Plugin not defined in namespace, checking for plugin file {:type=>"output", :name=>"http", :path=>"logstash/outputs/http", :level=>:debug, :file=>"logstash/plugin.rb", :line=>"133", :method=>"lookup"}
Plugin not defined in namespace, checking for plugin file {:type=>"codec", :name=>"plain", :path=>"logstash/codecs/plain", :level=>:debug, :file=>"logstash/plugin.rb", :line=>"133", :method=>"lookup"}

input-output-filter

Plugin not defined in namespace, checking for plugin file {:type=>"filter", :name=>"csv", :path=>"logstash/filters/csv", :level=>:debug, :file=>"logstash/plugin.rb", :line=>"133", :method=>"lookup"}

filter-output-input: Logstash starts and stays up:

Plugin not defined in namespace, checking for plugin file {:type=>"input", :name=>"file", :path=>"logstash/inputs/file", :level=>:debug, :file=>"logstash/plugin.rb", :line=>"133", :method=>"lookup"}
Plugin not defined in namespace, checking for plugin file {:type=>"codec", :name=>"plain", :path=>"logstash/codecs/plain", :level=>:debug, :file=>"logstash/plugin.rb", :line=>"133", :method=>"lookup"}

I didn't expect seeing errors in the 3rd bullet (filter-output-input), but Logstash stays up.

If the full log is needed, I can pastebin it, but it will take me some time to sanitize it.

Thanks

Another interesting thing is that if I start Logstash with "bin/logstash - /etc/logstash/conf.d" (passing a directory containing my configuration) its working.

What is different between specifying specific files in certain order and specifying a directory containing the configuration?

What is different between specifying specific files in certain order and specifying a directory containing the configuration?

Logstash sorts the configuration files found in a directory by name before reading them.
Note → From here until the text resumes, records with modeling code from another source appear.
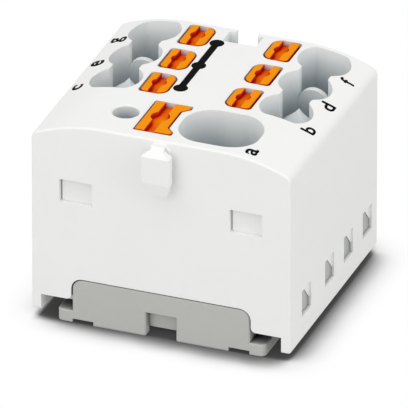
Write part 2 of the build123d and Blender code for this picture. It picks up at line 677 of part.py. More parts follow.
def current_bar():
    """Tinned copper bar: a web with a leg bent up at every terminal."""
    web_half_x = leg_face_x - BAR_LEG_T
    web_y0 = -inner_y + LATCH_ARM_T + LATCH_PLAY + LATCH_HOOK + CARRIER_PLAY
    web_y1 = inner_y - LATCH_ARM_T - LATCH_PLAY - LATCH_HOOK - CARRIER_PLAY
    bar = block(-web_half_x, web_half_x, web_y0, web_y1, carrier_top, bar_top)
    outer_x = leg_face_x + BAR_LEG_T
    leg_z = bar_top + BAR_LEG_H
    tab_leg_z = TAB_WIN_Z + TAB_WIN_H + CARRIER_PLAY
    legs = [(1, feed_y, tab_leg_z)]
    legs += [(side, y, leg_z) for side in (1, -1) for y in row_ys]
    for side, y, top in legs:
        y0 = y - BAR_LEG_L / 2
        y1 = y + BAR_LEG_L / 2
        foot = block(web_half_x - CUT, outer_x, y0, y1, carrier_top, bar_top)
        leg = block(leg_face_x, outer_x, y0, y1, carrier_top, top)
        knee = foot + leg
        bend = [
            e
            for e in knee.edges().filter_by(Axis.Y)
            if e.center().X > outer_x - TAB_PLAY and e.center().Z < bar_top - TAB_PLAY
        ]
        knee = fillet(bend, BAR_BEND_R * BAR_LEG_T)
        bar += knee if side > 0 else mirrored(knee)
    for side, ys in ((1, tab_ys_right), (-1, tab_ys_left)):
        for y in ys:
            outline = cut_corner_points(y, 0, TAB_PLAY)
            tab = side_prism(outline, outer_x - BAR_LEG_PLAY, half_w - TAB_SINK)
            bar += tab if side > 0 else mirrored(tab)
    feed_half = FEED_LEG_L / 2
    bar += block(
        feed_leg_x,
        feed_leg_x + FEED_LEG_T,
        feed_y - feed_half,
        feed_y + feed_half,
        carrier_top,
        bar_top + FEED_LEG_H,
    )
    tongue_half = TEST_TONGUE_L / 2
    bar += block(
        TEST_X - TEST_TONGUE_T / 2,
        TEST_X + TEST_TONGUE_T / 2,
        feed_y - tongue_half,
        feed_y + tongue_half,
        carrier_top,
        BLOCK_Z - TEST_TONGUE_DROP,
    )
    return bar


def clamping_spring(back_x, tip_x, y, loop_r, thick, width):
    """Leaf spring bent from a strip: standing leg, loop, and the leg that presses the wire."""
    axis_x = back_x + loop_r
    turn = radians(SPRING_ANGLE)
    run_x = axis_x + loop_r * cos(turn)
    run_z = SPRING_LOOP_Z + loop_r * sin(turn)
    tip_z = run_z - (tip_x - run_x) / sin(turn) * cos(turn)
    half_turn = radians((180 + SPRING_ANGLE) / 2)
    arc_mid = (axis_x + loop_r * cos(half_turn), y, SPRING_LOOP_Z + loop_r * sin(half_turn))
    foot = (back_x, y, bar_top + SPRING_SEAT)
    path = Curve() + [
        Line(foot, (back_x, y, SPRING_LOOP_Z)),
        ThreePointArc((back_x, y, SPRING_LOOP_Z), arc_mid, (run_x, y, run_z)),
        Line((run_x, y, run_z), (tip_x, y, tip_z)),
    ]
    strip = Plane(origin=foot, z_dir=(0, 0, 1)) * Rectangle(thick, width)
    return sweep(strip, path=path)


def spring_top_z(back_x, loop_r, thick, x):
    """Height of the upper face of a clamping leg over a place x."""
    turn = radians(SPRING_ANGLE)
    run_x = back_x + loop_r + loop_r * cos(turn)
    run_z = SPRING_LOOP_Z + loop_r * sin(turn)
    return run_z - (x - run_x) * cos(turn) / sin(turn) + thick / 2 / sin(turn)


def button_foot(x0, x1, back_x, loop_r, thick, y, length):
    """Lower end of a button: flat over the spring's loop, slanted along its clamping leg."""
    loop_top = SPRING_LOOP_Z + loop_r + thick / 2 + SPRING_BUTTON_GAP
    low = spring_top_z(back_x, loop_r, thick, x1) + SPRING_BUTTON_GAP
    slope = cos(radians(SPRING_ANGLE)) / sin(radians(SPRING_ANGLE))
    knee_x = x1 - (loop_top - low) / slope
    top = button_low_z + CUT
    points = [(x0, top), (x1, top), (x1, low), (max(knee_x, x0), loop_top), (x0, loop_top)]
    return front_prism(points, y - length / 2, y + length / 2)


spring_back_x = CHAMBER_INNER_X + SPRING_BACK_GAP
feed_spring_back_x = feed_chamber_x0 + SPRING_BACK_GAP


def small_button(y):
    """Orange push button of an outgoing terminal in the right row."""
    top = TOTAL_H + BUTTON_RISE
    body = raise_plan(button_plan(0, 0, y), button_low_z, top)
    rim = body.faces().sort_by(Axis.Z)[-1].edges()
    body = chamfer(rim, BUTTON_EDGE)
    x0 = button_x - BUTTON_W / 2
    x1 = button_x + BUTTON_W / 2
    foot_l = BUTTON_L - 2 * BUTTON_INNER_R
    body += button_foot(x0, x1, spring_back_x, SPRING_LOOP_R, SPRING_T, y, foot_l)
    shoulder_top = BLOCK_Z - SHOULDER_GAP
    body += block(
        x0 - BUTTON_GAP - SHOULDER_REACH,
        x1 + BUTTON_GAP_OUT + SHOULDER_REACH,
        y - SHOULDER_L / 2,
        y + SHOULDER_L / 2,
        shoulder_top - SHOULDER_H,
        shoulder_top,
    )
    floor_z = top - GROOVE_DEPTH
    body -= block(
        button_x - GROOVE_W / 2, button_x + GROOVE_W / 2, y - BUTTON_L, y + BUTTON_L, floor_z, top + CUT
    )
    dimple = Cylinder(GROOVE_DIMPLE_R, GROOVE_DEPTH + CUT)
    return body - Pos(button_x, y, floor_z + (GROOVE_DEPTH + CUT) / 2) * dimple


def feed_button():
    """Larger orange push button of the feed terminal."""
    top = TOTAL_H + BUTTON_RISE
    body = raise_plan(feed_button_plan(0), button_low_z, top)
    rim = body.faces().sort_by(Axis.Z)[-1].edges()
    body = chamfer(rim, BUTTON_EDGE)
    x0 = feed_button_x - FEED_BUTTON_W / 2
    x1 = feed_button_x + FEED_BUTTON_W / 2 - FEED_BUTTON_WAIST
    foot_l = FEED_BUTTON_L - 2 * FEED_BUTTON_HORN - 2 * FEED_BUTTON_WAIST
    body += button_foot(
        x0, x1, feed_spring_back_x, FEED_SPRING_LOOP_R, FEED_SPRING_T, feed_y, foot_l
    )
    shoulder_top = BLOCK_Z - SHOULDER_GAP
    body += block(
        x1 - CUT,
        feed_slot_right + SHOULDER_REACH,
        feed_y - SHOULDER_L,
        feed_y + SHOULDER_L,
        shoulder_top - SHOULDER_H,
        shoulder_top,
    )
    floor_z = top - GROOVE_DEPTH
    groove_x = feed_button_x + FEED_GROOVE_SHIFT
    body -= block(
        groove_x - FEED_GROOVE_W / 2,
        groove_x + FEED_GROOVE_W / 2,
        feed_y - FEED_BUTTON_L,
        feed_y + FEED_BUTTON_L,
        floor_z,
        top + CUT,
    )
    dimple = Cylinder(FEED_DIMPLE_R, GROOVE_DEPTH + CUT)
    return body - Pos(groove_x, feed_y, floor_z + (GROOVE_DEPTH + CUT) / 2) * dimple


def build():
    """All pieces by name."""
    pieces = {
        "housing": housing(),
        "contact_carrier": contact_carrier(),
        "mounting_base": mounting_base(),
        "current_bar": current_bar(),
        "push_button_a": feed_button(),
        "clamping_spring_a": clamping_spring(
            feed_spring_back_x,
            feed_leg_x - SPRING_TIP_GAP,
            feed_y,
            FEED_SPRING_LOOP_R,
            FEED_SPRING_T,
            FEED_SPRING_L,
        ),
    }
    for y, right, left in zip(row_ys, "bdf", "ceg"):
        button = small_button(y)
        spring = clamping_spring(
            spring_back_x, leg_face_x - SPRING_TIP_GAP, y, SPRING_LOOP_R, SPRING_T, SPRING_L
        )
        pieces["push_button_" + right] = button
        pieces["push_button_" + left] = mirrored(button)
        pieces["clamping_spring_" + right] = spring
        pieces["clamping_spring_" + left] = mirrored(spring)
    return pieces


os.makedirs("parts", exist_ok=True)
for name, piece in build().items():
    export_step(piece, f"parts/{name}.step")
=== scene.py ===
import json
import math

import bmesh
import bpy
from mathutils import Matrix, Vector
from mathutils.bvhtree import BVHTree


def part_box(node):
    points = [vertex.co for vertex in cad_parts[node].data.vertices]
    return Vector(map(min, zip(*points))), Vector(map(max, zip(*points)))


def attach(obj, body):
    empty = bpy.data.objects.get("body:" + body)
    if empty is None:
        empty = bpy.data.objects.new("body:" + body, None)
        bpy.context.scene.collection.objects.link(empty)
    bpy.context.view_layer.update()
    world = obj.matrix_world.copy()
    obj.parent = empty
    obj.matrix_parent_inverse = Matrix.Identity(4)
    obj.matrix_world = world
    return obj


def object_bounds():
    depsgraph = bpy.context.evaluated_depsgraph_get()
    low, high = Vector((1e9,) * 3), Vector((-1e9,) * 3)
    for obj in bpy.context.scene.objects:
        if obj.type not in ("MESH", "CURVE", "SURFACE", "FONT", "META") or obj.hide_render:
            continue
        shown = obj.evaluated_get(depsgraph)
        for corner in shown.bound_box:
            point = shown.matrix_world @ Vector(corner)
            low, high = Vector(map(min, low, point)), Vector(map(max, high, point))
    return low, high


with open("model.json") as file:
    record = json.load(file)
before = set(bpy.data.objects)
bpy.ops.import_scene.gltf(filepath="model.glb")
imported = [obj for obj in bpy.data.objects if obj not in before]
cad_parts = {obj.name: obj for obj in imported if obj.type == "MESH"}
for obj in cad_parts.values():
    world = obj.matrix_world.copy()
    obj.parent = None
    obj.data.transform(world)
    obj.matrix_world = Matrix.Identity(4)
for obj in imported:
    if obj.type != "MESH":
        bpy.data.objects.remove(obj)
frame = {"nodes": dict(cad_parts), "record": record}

cad_low, cad_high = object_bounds()
MM = 0.001

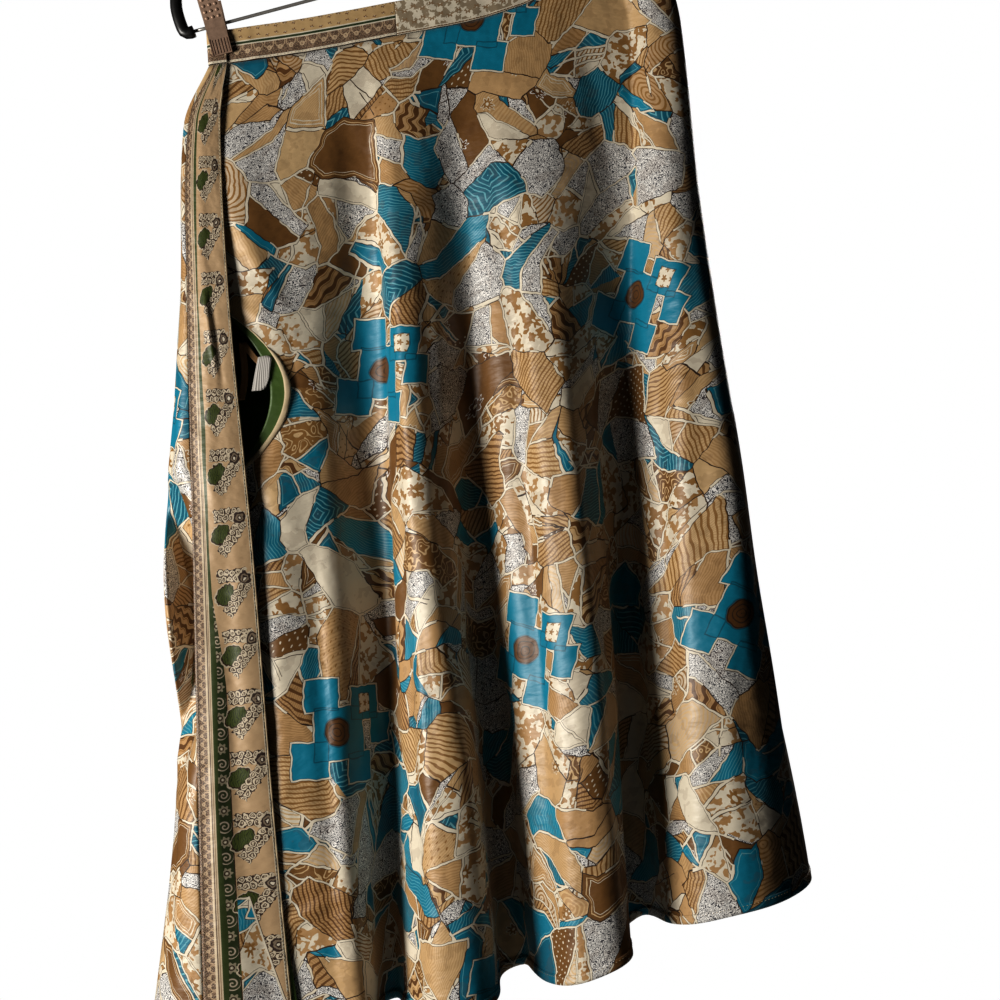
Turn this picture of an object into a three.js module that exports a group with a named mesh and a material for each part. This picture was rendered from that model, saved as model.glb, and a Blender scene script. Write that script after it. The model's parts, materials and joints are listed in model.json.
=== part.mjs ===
// A wrap skirt on a clip hanger, in millimetres, +Z up.
// The origin is the inside top of the hanger's hook, where a rail or a hand holds it.
// The skirt is one long flared cloth: its under end starts at the left of the front, crosses the front
// to the right side, goes round the back to the left side and comes forward again as the wrap end,
// which a printed border band finishes. The waistband follows the same course along the top.
import * as THREE from "three";

// ---------- driving sizes ----------
const PANEL = 1.6; // thickness of the skirt cloth
const BAND_CLOTH = 2.0; // the waistband, folded double
const FACING = 1.2; // the green facings, the label and the loop
const SEAM = 0.3; // gap between pieces that are sewn or that touch
const WAISTBAND_HEIGHT = 34;
const TILT = THREE.MathUtils.degToRad(11); // the hanger hangs with its right end up
const HOOK_TO_BAR = 190; // from the inside top of the hook to the middle of the bar

// ---------- the course of the cloth, seen from above ----------
// Each fold is a ridge, trough, side or edge that runs down the skirt. x and y are its place at LEVELS,
// which go from 0 at the waist seam to 1 at the hem. heading is the way the cloth runs there, in degrees,
// at the waist and below it. before and after say how far the fold's flat part reaches to each side,
// as a share of the distance to its neighbour.
const LEVELS = [0, 0.06, 0.25, 0.5, 0.75, 1];
const fold = (name, x, y, heading, before, after) => ({ name, x, y, heading, before, after });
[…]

Given how you have named your files, perhaps they happen to end up in the order that happens to work?

My config files are standardised as follows:
filter-[ORDERING_NUMBER]-[DESC].conf => filter-50-CDN.conf
input-[ORDERING_NUMBER]-[DESC].conf => input-50-sockets.conf
output-[ORDERING_NUMBER]-[DESC].conf => output-50-http.conf

But we don't know that for sure, and if so, we don't know order that files should be ordered in.

Should I open an issue on main Logstash?

Yes, please open an issue for this. Configuration file ordering shouldn't matter except for the internal order of filters.

Issue opened.

Thank you,
Yarden

Hi,

can you tell me the order of letters and numbers?

lets say I have these files.

001-conf.conf
999-conf.conf
aaa-conf.conf
zzz-conf.conf

will this be run in the order above, or are letters used first and then numbers?

Standard ASCII ordering (for lack of a better term) is used, so numbers come first, then lowercase letters, then uppercase letters.

thanks for the fast response, that helps a lot

How can you do the same on Windows ? Because there is no conf.d folder to store config files.
Thanks!

How can you do the same on Windows ? Because there is no conf.d folder to store config files.

Just create one somewhere. Logstash will read all config files in any directory it's configured to use with -f.